-- start RECORDED INFORMATION --

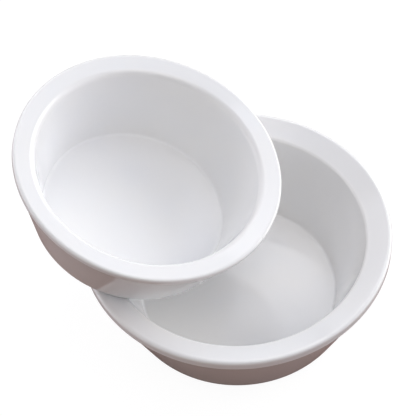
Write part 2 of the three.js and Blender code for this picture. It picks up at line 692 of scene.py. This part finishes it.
@dataclass
class Dish:
    """One porcelain dish: turned upright, rounded, leant over and glazed."""

    name: str
    node: str
    sizes: DishSizes
    lean: float = 0.0  # radians from upright, towards +X
    sides: int = 224
    finish: WhiteGlaze = field(default_factory=WhiteGlaze)

    ROUND_STEP = math.radians(6)
    LEAST_ROUND_STEPS = 4
    WALL_SHARE = 0.4  # an edge that rises by more of the bowl's depth than this runs down a wall
    WALL_CUTS = 11
    CAP_RINGS = 9
    CENTRE_SHARE = 0.08  # the innermost ring, as a share of the cap's radius

    def build(self) -> bpy.types.Object:
        """Make the dish and hand it over to its CAD body.

        Returns:
            The finished dish.
        """
        piece = self.rough_out()
        self.round_corners(piece)
        self.divide(piece)
        self.settle(piece)
        self.smooth(piece)
        self.finish.dress(piece, self.sizes)
        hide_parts(self.node)
        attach(piece, self.node)
        LOG.info("%s: %d faces", piece.name, len(piece.data.polygons))
        return piece

    def rough_out(self) -> bpy.types.Object:
        """Shape the sharp-cornered dish from a cylinder.

        Returns:
            The dish, upright on the origin.
        """
        sizes = self.sizes
        bpy.ops.mesh.primitive_cylinder_add(
            vertices=self.sides,
            radius=sizes.foot_radius,
            depth=sizes.band_bottom,
            location=(0, 0, sizes.band_bottom / 2),
        )
        piece = bpy.context.object
        piece.name = piece.data.name = self.name
        select_only(piece)
        bpy.ops.object.transform_apply(location=True, rotation=False, scale=False)
        with Wheel(piece) as wheel:
            wheel.pick_cap(sizes.band_bottom)
            wheel.widen(sizes.wall_top_radius / sizes.foot_radius)
            wheel.extrude(0.0)
            wheel.widen(sizes.rim_radius / sizes.wall_top_radius)
            wheel.extrude(sizes.band_height)
            wheel.extrude(-sizes.rim_drop)
            wheel.widen(sizes.mouth_radius / sizes.rim_radius)
            wheel.extrude(sizes.floor_thickness - sizes.mouth_height)
            wheel.widen(sizes.floor_radius / sizes.mouth_radius)
        return piece

    def round_corners(self, piece: bpy.types.Object) -> None:
        """Round the ring of edges at each corner of the section.

        Args:
            piece: The sharp-cornered dish.
        """
        corners = self.sizes.corners
        for (radius, height, rounding), reach in zip(corners, self.sizes.reaches):
            sweep = math.pi - 2 * math.atan(rounding / reach)
            with Wheel(piece) as wheel:
                wheel.pick_ring(radius, height)
                bpy.ops.mesh.bevel(
                    offset=reach,
                    offset_type="OFFSET",
                    segments=max(self.LEAST_ROUND_STEPS, math.ceil(sweep / self.ROUND_STEP)),
                    profile=0.5,  # a circular arc
                    affect="EDGES",
                    clamp_overlap=False,
                )

    def divide(self, piece: bpy.types.Object) -> None:
        """Cut the walls and the two flat caps into rings, and close the caps at the axis.

        Args:
            piece: The rounded dish.
        """
        sizes = self.sizes
        long_edge = self.WALL_SHARE * (sizes.mouth_height - sizes.floor_thickness)
        with Wheel(piece) as wheel:
            wheel.pick("EDGE", lambda points: abs(points[0].z - points[1].z) > long_edge)
            bpy.ops.mesh.subdivide(number_cuts=self.WALL_CUTS)
            for height in (0.0, sizes.floor_thickness):
                wheel.pick_cap(height)
                for ring in range(self.CAP_RINGS):
                    here = 1 - (1 - self.CENTRE_SHARE) * ring / self.CAP_RINGS
                    there = 1 - (1 - self.CENTRE_SHARE) * (ring + 1) / self.CAP_RINGS
                    wheel.extrude(0.0)
                    wheel.widen(there / here)
                bpy.ops.mesh.poke()

    def settle(self, piece: bpy.types.Object) -> None:
        """Note each point's upright place, then lean the dish and move it to where its node is.

        Args:
            piece: The divided dish.
        """
        mesh = piece.data
        own = mesh.attributes.new(OWN_PLACE, "FLOAT_VECTOR", "POINT")
        upright = [distance for vertex in mesh.vertices for distance in vertex.co]
        own.data.foreach_set("vector", upright)
        low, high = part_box(self.node)
        if self.lean:
            with Wheel(piece):
                bpy.ops.mesh.select_all(action="SELECT")
                # With no window, the operator turns the other way.
                bpy.ops.transform.rotate(
                    value=-self.lean, orient_axis="Y", center_override=(0, 0, 0)
                )
        spans = list(zip(*(vertex.co for vertex in mesh.vertices)))
        middle = Vector([(min(span) + max(span)) / 2 for span in spans])
        with Wheel(piece):
            bpy.ops.mesh.select_all(action="SELECT")
            bpy.ops.transform.translate(value=(low + high) / 2 - middle)

    def smooth(self, piece: bpy.types.Object) -> None:
        """Turn every face outwards and shade the dish smooth.

        Args:
            piece: The dish in its place.
        """
        with Wheel(piece):
            bpy.ops.mesh.select_all(action="SELECT")
            bpy.ops.mesh.normals_make_consistent(inside=False)
        bpy.ops.object.shade_smooth()
        modifier = piece.modifiers.new("even_normals", "WEIGHTED_NORMAL")
        modifier.keep_sharp = True
        bpy.ops.object.modifier_apply(modifier=modifier.name)


# ---------------------------------------------------------------------------------------------
# Stage
# ---------------------------------------------------------------------------------------------


@dataclass
class Viewpoint:
    """The camera, above the front of the pair and a little to its right."""

    azimuth: float = math.radians(16.78)
    elevation: float = math.radians(52.68)
    roll: float = math.radians(-3.71)
    distance: float = 752.8 * MM
    aim: tuple[float, float, float] = (-3.0 * MM, 9.4 * MM, -0.2 * MM)  # from the middle of the CAD box
    lens: float = 112.5
    sensor: float = 36.0

    def build(self) -> bpy.types.Object:
        """Make the camera and look through it.

        Returns:
            The camera.
        """
        low, high = CAD_BOX
        level = math.cos(self.elevation)
        forward = Vector(
            (
                -math.sin(self.azimuth) * level,
                math.cos(self.azimuth) * level,
                -math.sin(self.elevation),
            )
        )
        right = Vector((math.cos(self.azimuth), math.sin(self.azimuth), 0))
        up = right.cross(forward)
        turned_right = right * math.cos(self.roll) + up * math.sin(self.roll)
        turned_up = up * math.cos(self.roll) - right * math.sin(self.roll)
        data = bpy.data.cameras.new("camera")
        data.lens = self.lens
        data.sensor_width = self.sensor
        camera = bpy.data.objects.new("camera", data)
        bpy.context.scene.collection.objects.link(camera)
        axes = Matrix((turned_right, turned_up, -forward)).transposed()
        camera.matrix_world = Matrix.Translation(
            (low + high) / 2 + Vector(self.aim) - forward * self.distance
        ) @ axes.to_4x4()
        bpy.context.scene.camera = camera
        LOG.info("camera: %.0f mm lens at %.0f mm", self.lens, self.distance / MM)
        return camera


@dataclass
class SoftLight:
    """A large soft panel that shines on the pair."""

    name: str
    azimuth: float  # degrees from behind the pair, positive towards +X
    elevation: float  # degrees above the bench
    width: float  # metres
    length: float  # metres
    power: float  # watts
    colour: Colour
    distance: float = 1.7  # metres from the pair

    def build(self, target: Vector) -> bpy.types.Object:
        """Make the light.

        Args:
            target: The point that it faces.

        Returns:
            The light.
        """
        data = bpy.data.lights.new(self.name, "AREA")
        data.shape = "RECTANGLE"
        data.size = self.width
        data.size_y = self.length
        data.energy = self.power
        data.color = self.colour
        light = bpy.data.objects.new(self.name, data)
        bpy.context.scene.collection.objects.link(light)
        turn, rise = math.radians(self.azimuth), math.radians(self.elevation)
        away = Vector(
            (math.sin(turn) * math.cos(rise), math.cos(turn) * math.cos(rise), math.sin(rise))
        )
        light.location = target + away * self.distance
        light.rotation_mode = "QUATERNION"
        light.rotation_quaternion = away.to_track_quat("Z", "Y")
        LOG.info("light: %s", self.name)
        return light


@dataclass
class Stage:
    """A pale bench top and a pale room, softly lit from all round, most from behind.

    Both look near white. What the dishes catch from them is darker: a warm brown from the bench
    top, and a soft sky from the room.
    """

    bench_shown: Colour = (1.0, 1.0, 1.0)
    bench_shown_strength: float = 0.93
    bench_grey: Colour = (0.12, 0.12, 0.12)  # takes the pair's soft shadow where it is seen
    bench_bounce: Colour = (0.30, 0.20, 0.17)  # lights the dishes from below
    bench_roughness: float = 0.9
    bench_width: float = 8.0
    bench_drop: float = 0.1 * MM
    sky_shown: Colour = (1.0, 1.0, 1.0)
    sky_high: Colour = (0.28, 0.30, 0.34)
    sky_low: Colour = (0.0, 0.0, 0.0)
    sky_range: tuple[float, float] = (0.3, 0.8)  # from low to high sky: 0 is level, 1 straight up
    lights: tuple[SoftLight, ...] = (
        SoftLight("back_right_low", 45, 16, 1.6, 1.1, 22.6, (0.98, 0.99, 0.98)),
        SoftLight("right_low", 90, 12, 1.1, 1.1, 6.0, (0.8, 0.83, 1.0)),
        SoftLight("right_high", 120, 62, 1.1, 1.1, 7.8, (1.0, 0.93, 0.84)),
        SoftLight("overhead", 55, 64, 1.1, 1.1, 1.4, (0.3, 0.5, 1.0)),
        SoftLight("left_low", -90, 12, 1.6, 1.1, 13.5, (0.91, 0.91, 1.0)),
        SoftLight("left_high", -45, 30, 1.1, 1.3, 5.8, (0.92, 0.89, 0.94)),
        SoftLight("window", -17, 54, 0.85, 1.1, 5.0, (1.0, 0.99, 0.98)),
        SoftLight("front_left", -150, 20, 1.1, 1.3, 3.8, (1.0, 0.93, 0.87)),
    )

    def build(self) -> None:
        """Make the bench top, the room and the lights."""
        self.lay_bench()
        self.light_room()
        low, high = CAD_BOX
        for light in self.lights:
            light.build((low + high) / 2)
        bpy.context.scene.view_settings.view_transform = "Standard"

    def lay_bench(self) -> None:
        """Lay the bench top just under the large foot: it looks near white and lights warm."""
        bpy.ops.mesh.primitive_plane_add(
            size=self.bench_width, location=(0, 0, CAD_BOX[0].z - self.bench_drop)
        )
        bench = bpy.context.object
        bench.name = "bench_top"
        material = bpy.data.materials.new("pale_bench")
        material.use_nodes = True
        sheet = NodeSheet(material.node_tree)
        shader = material.node_tree.nodes["Principled BSDF"]
        seen = sheet.add("ShaderNodeLightPath").outputs["Is Camera Ray"]
        sheet.feed(
            shader.inputs["Base Color"], sheet.blend(seen, self.bench_bounce, self.bench_grey)
        )
        sheet.feed(shader.inputs["Roughness"], self.bench_roughness)
        sheet.feed(shader.inputs["Specular IOR Level"], 0.0)
        sheet.feed(shader.inputs["Emission Color"], self.bench_shown)
        glow = sheet.maths("MULTIPLY", seen, self.bench_shown_strength)
        sheet.feed(shader.inputs["Emission Strength"], glow)
        bench.data.materials.append(material)
        LOG.info("bench top")

    def light_room(self) -> None:
        """Light the room: white where it is seen, but it lights as a soft sky, dark low down."""
        world = bpy.data.worlds.new("room")
        world.use_nodes = True
        bpy.context.scene.world = world
        sheet = NodeSheet(world.node_tree)
        background = world.node_tree.nodes["Background"]
        split = sheet.add("ShaderNodeSeparateXYZ")
        sheet.feed(split.inputs[0], sheet.add("ShaderNodeTexCoord").outputs["Generated"])
        height = sheet.ease(split.outputs["Z"], *self.sky_range, 0.0, 1.0)
        room = sheet.blend(height, self.sky_low, self.sky_high)
        seen = sheet.add("ShaderNodeLightPath").outputs["Is Camera Ray"]
        sheet.feed(background.inputs["Color"], sheet.blend(seen, room, self.sky_shown))
        LOG.info("room")


# ---------------------------------------------------------------------------------------------
# The pair
# ---------------------------------------------------------------------------------------------

LARGE_SIZES = DishSizes(
    height=64.5 * MM,
    rim_radius=89.2 * MM,
    rim_round=2 * MM,
    rim_width=14.5 * MM,
    rim_drop=5.6 * MM,
    mouth_round=2.4 * MM,
    band_height=7 * MM,
    band_overhang=1.2 * MM,
    wall_taper=20.8 * MM,
    foot_round=10 * MM,
    heel_width=8 * MM,
    floor_round=2 * MM,
    floor_thickness=4.6 * MM,
)
SMALL_SIZES = DishSizes(
    height=53 * MM,
    rim_radius=75.5 * MM,
    rim_round=1.7 * MM,
    rim_width=12 * MM,
    rim_drop=2.5 * MM,
    mouth_round=4.5 * MM,
    band_height=4.4 * MM,
    band_overhang=0.9 * MM,
    wall_taper=16.3 * MM,
    foot_round=5.6 * MM,
    heel_width=5.5 * MM,
    floor_round=1.6 * MM,
    floor_thickness=4.4 * MM,
)
SMALL_LEAN = math.radians(16.2)


def main() -> None:
    """Build the camera, the stage and the two dishes."""
    logging.basicConfig(level=logging.INFO, format="%(message)s")
    Viewpoint().build()
    Stage().build()
    Dish("large_evaporating_dish", "large_dish", LARGE_SIZES).build()
    Dish("small_evaporating_dish", "small_dish", SMALL_SIZES, lean=SMALL_LEAN).build()


if __name__ == "__main__":
    main()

-- end RECORDED INFORMATION --

WORK REQUIRED - Please print exactly what appears from the first line of the data through the line with "from a cylinder.", including both of those lines and nothing past them.

RESULT FOR THIS EXERCISE -
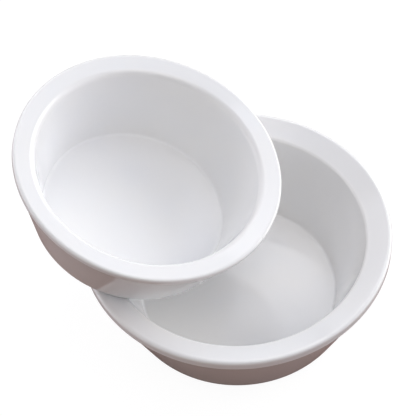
Write part 2 of the three.js and Blender code for this picture. It picks up at line 692 of scene.py. This part finishes it.
@dataclass
class Dish:
    """One porcelain dish: turned upright, rounded, leant over and glazed."""

    name: str
    node: str
    sizes: DishSizes
    lean: float = 0.0  # radians from upright, towards +X
    sides: int = 224
    finish: WhiteGlaze = field(default_factory=WhiteGlaze)

    ROUND_STEP = math.radians(6)
    LEAST_ROUND_STEPS = 4
    WALL_SHARE = 0.4  # an edge that rises by more of the bowl's depth than this runs down a wall
    WALL_CUTS = 11
    CAP_RINGS = 9
    CENTRE_SHARE = 0.08  # the innermost ring, as a share of the cap's radius

    def build(self) -> bpy.types.Object:
        """Make the dish and hand it over to its CAD body.

        Returns:
            The finished dish.
        """
        piece = self.rough_out()
        self.round_corners(piece)
        self.divide(piece)
        self.settle(piece)
        self.smooth(piece)
        self.finish.dress(piece, self.sizes)
        hide_parts(self.node)
        attach(piece, self.node)
        LOG.info("%s: %d faces", piece.name, len(piece.data.polygons))
        return piece

    def rough_out(self) -> bpy.types.Object:
        """Shape the sharp-cornered dish from a cylinder.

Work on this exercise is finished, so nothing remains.